Since the segmentation algorithm uses the over-segmented regions (super pixels), the previous interaction result is utilized in terms of those super pixels. Once the system has obtained an initial interaction from the first frame, the foreground and background samples of the first frame are assumed to be known. Starting from the second frame, over- segmented regions are used to estimate the super pixels, which are closer to the previously selected super pixels in terms of a similarity metric.

The propagation of the interaction result through the video sequence to segment the subsequent frames is accomplished by using a search algorithm on the super pixels, not using any motion estimation algorithm.

Segmentation of a foreground region in a video sequence is based on a color model obtained from the interaction result of the previous frames. Color models are extracted from the interaction with an initialization taken from the previous frames. Such an approach helps to make the color model accurate and fast to acquire.

After finding one or more regions in the current frame to be the interaction result, the regions are given to be modeled with the Gaussian Mixture. Except the first frame, the previous GMM information is provided as initials of the Expectation Maximization algorithm, which is carried out to find GMM for the given interaction. By performing such an initialization, the convergence and accuracy increases and becomes faster. The calculated Gaussian Mixture Model is used in constructing the graph as in the still image part. Finally the segmentation is performed using a graph cut algorithm.

Figures 6a and 6b illustrate the propagation of the user interaction from a first frame to a second frame. In Figure 6a, representing the first frame, the user draws a scribble on the human figure considered a foreground object. The super pixels of the scribble of Figure 6a are used as a basis for estimating the super pixels in the next frame (Figure 6b), which are sufficiently similar to the super pixels selected in the first frame. The resulting super pixels are shown as a lighter color scribble in Figure 6b. Then the super pixels of this scribble are used as a basis for estimating the super pixels in the next frame, and so on.
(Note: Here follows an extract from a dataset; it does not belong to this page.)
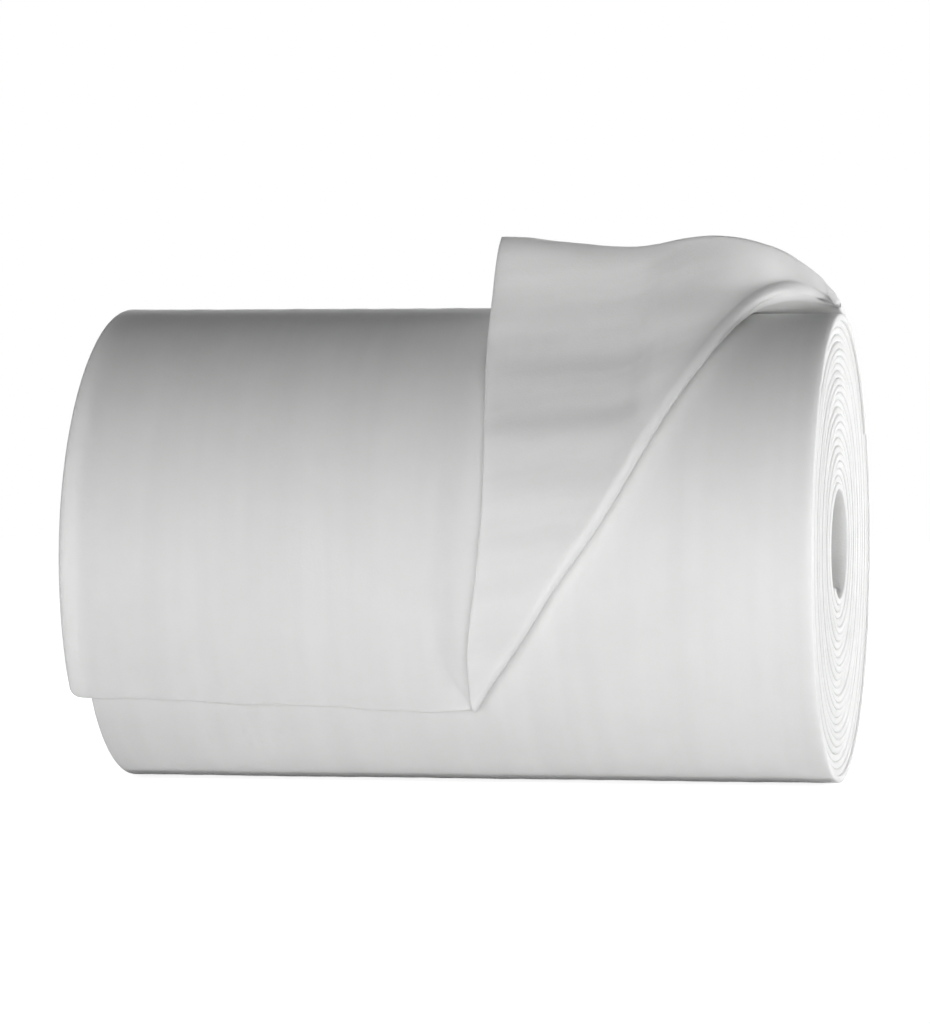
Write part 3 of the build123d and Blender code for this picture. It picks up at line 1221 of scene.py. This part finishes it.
@dataclass
class Studio:
    """A plain pale floor and backdrop, soft lamps and the camera.

    Attributes:
        floor_height: The level that the roll stands on.
        floor_colour: The floor's own colour.
        floor_size: Half its width.
        glow_near: How much of white the floor shows by itself under the roll.
        glow_far: The same away from the roll, where its shadow doesn't reach.
        glow_reach: Where the one has become the other, from the roll's middle.
        ambient: Strength of the light from all round.
        aim: The place at the picture's centre.
        distance: From there to the camera.
        azimuth: Degrees that the camera is turned from the front towards the right end.
        elevation: Degrees that it is above the level.
        lens: Focal length in millimetres.
    """

    floor_height: float
    floor_colour: tuple[float, float, float] = (0.82, 0.82, 0.82)
    floor_size: float = 9.0
    glow_near: float = 0.80
    glow_far: float = 1.0
    glow_reach: tuple[float, float] = (0.28, 0.85)
    ambient: float = 0.04
    aim: tuple[float, float, float] = (-0.0151, 0.0, 0.0226)
    distance: float = 3.663
    azimuth: float = 11.25
    elevation: float = 0.73
    lens: float = 183.57

    def floor(self) -> None:
        """Lay the floor, which the camera sees white except where the roll shades it."""
        size, z = self.floor_size, self.floor_height
        corners = [(-size, -size, z), (size, -size, z), (size, size, z), (-size, size, z)]
        mesh = bpy.data.meshes.new("floor")
        mesh.from_pydata(corners, [], [(0, 1, 2, 3)])
        obj = bpy.data.objects.new("floor", mesh)
        bpy.context.scene.collection.objects.link(obj)
        mat = bpy.data.materials.new("pale_floor")
        tree = shading(mat)
        matte = tree.node("ShaderNodeBsdfDiffuse", Color=(*self.floor_colour, 1.0))
        place = tree.node("ShaderNodeTexCoord").outputs["Object"]
        away = tree.node("ShaderNodeVectorMath", {"operation": "LENGTH"}, i0=place).outputs["Value"]
        near, far = self.glow_reach
        level = tree.node(
            "ShaderNodeMapRange",
            {"interpolation_type": "SMOOTHSTEP"},
            Value=away,
            From_Min=near,
            From_Max=far,
            To_Min=self.glow_near,
            To_Max=self.glow_far,
        ).outputs[0]
        glow = tree.node("ShaderNodeEmission", Strength=tree.math("MULTIPLY", seen_directly(tree), level))
        both = tree.node("ShaderNodeAddShader", i0=matte.outputs[0], i1=glow.outputs[0])
        tree.node("ShaderNodeOutputMaterial", Surface=both.outputs[0])
        mesh.materials.append(mat)

    def world(self) -> None:
        """Light softly from all round, and show a white background."""
        world = bpy.data.worlds.new("studio")
        bpy.context.scene.world = world
        tree = shading(world)
        dim = tree.node("ShaderNodeBackground", Color=WHITE, Strength=self.ambient)
        white = tree.node("ShaderNodeBackground", Color=WHITE, Strength=1.0)
        both = {"i1": dim.outputs[0], "i2": white.outputs[0]}
        mix = tree.node("ShaderNodeMixShader", i0=seen_directly(tree), **both)
        tree.node("ShaderNodeOutputWorld", Surface=mix.outputs[0])

    def lamps(self) -> None:
        """Hang the lamps: round the roll, and low in front facing up as a bright floor does."""
        low = self.floor_height + 0.004
        Lamp("front_lamp", (0.1, -1.5, -0.02), (0.0, 0.0, -0.02), (1.6, 0.28), 12.4).hang()
        Lamp("right_lamp", (1.45, 0.95, 0.05), (0.0, 0.0, 0.0), (0.7, 0.4), 21.5).hang()
        Lamp("rim_lamp", (0.36, -0.32, 0.0), (0.2, -0.1, 0.0), (0.12, 0.3), 0.06).hang()
        Lamp("back_lamp", (-0.3, 1.55, 0.52), (0.0, 0.0, 0.0), (1.4, 0.4), 13.0).hang()
        Lamp("near_floor_lamp", (0.1, -0.17, low), (0.1, -0.17, 1.0), (1.6, 0.25), 0.19).hang()
        Lamp("low_lamp", (0.1, -0.45, low), (0.1, -0.45, 1.0), (1.6, 0.3), 0.85).hang()

    def camera(self) -> None:
        """Set up the camera at the photograph's angle."""
        turn, tip = math.radians(self.azimuth), math.radians(self.elevation)
        away = Vector((math.sin(turn) * math.cos(tip), -math.cos(turn) * math.cos(tip), math.sin(tip)))
        data = bpy.data.cameras.new("camera")
        data.lens = self.lens
        data.sensor_width = 36.0
        data.clip_end = 60.0
        obj = bpy.data.objects.new("camera", data)
        obj.location = Vector(self.aim) + away * self.distance
        obj.rotation_euler = (-away).to_track_quat("-Z", "Y").to_euler()
        bpy.context.scene.collection.objects.link(obj)
        bpy.context.scene.camera = obj

    def build(self) -> None:
        """Make the whole studio."""
        self.camera()
        self.floor()
        self.world()
        self.lamps()
        bpy.context.scene.view_settings.view_transform = "Standard"


def adopt(piece: bpy.types.Object) -> None:
    """Tie a finished piece to the frame and report it.

    Args:
        piece: The piece, as a plain mesh.
    """
    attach(piece, BODY)
    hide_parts(NODE)
    triangles = sum(len(p.vertices) - 2 for p in piece.data.polygons)
    low = [min(v.co[k] for v in piece.data.vertices) for k in range(3)]
    high = [max(v.co[k] for v in piece.data.vertices) for k in range(3)]
    log.info("%s: %d triangles, from %s to %s", piece.name, triangles, np.round(low, 4), np.round(high, 4))


def main() -> None:
    """Build the roll and its studio, in order."""
    winding = Winding()
    finish = FoamFinish()
    Studio(floor_height=CAD_BOX[0].z - 0.0003).build()
    turns = WoundTurns(winding).build(finish.material(FoamFace.CUT_EDGE))
    adopt(turns)
    sheet = LooseTurn(winding).build(finish.material(FoamFace.SKIN))
    adopt(sheet)
    measured = sum(p.area for p in sheet.data.polygons) / 2
    log.info("%s: one face %.4f square metres", sheet.name, measured)


if __name__ == "__main__":
    main()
Thus, no computationally heavy motion estimation is used for segmenting the foreground objects, but only a light-weight similarity search is carried out for the super pixels.

A skilled man appreciates that any of the embodiments described above may be implemented as a combination with one or more of the other embodiments, unless there is explicitly or implicitly stated that certain embodiments are only alternatives to each other.

The various embodiments may provide advantages over state of the art. With rather minimum amount of user interaction, an accurate and pleasant looking segmentation and 3D perception may be achieved. The various embodiments provide real-time image segmentation, which is remarkably robust to interaction errors. From the usability point of view, the overall process is intuitive and entertaining for the user. Furthermore, the process is adaptive to complicated textures of foreground objects.

The various embodiments of the invention can be implemented with the help of computer program code that resides in a memory and causes the relevant apparatuses to carry out the invention. For example, a terminal device may comprise circuitry and electronics for handling, receiving and transmitting data, computer program code in a memory, and a processor that, when running the computer program code, causes the terminal device to carry out the features of an embodiment. Yet further, a network device may comprise circuitry and electronics for handling, receiving and transmitting data, computer program code in a memory, and a processor that, when running the computer program code, causes the network device to carry out the features of an embodiment. The various devices may be or may comprise encoders, decoders and transcoders, packetizers and depacketizers, and transmitters and receivers.

It is obvious that the present invention is not limited solely to the above- presented embodiments, but it can be modified within the scope of the appended claims.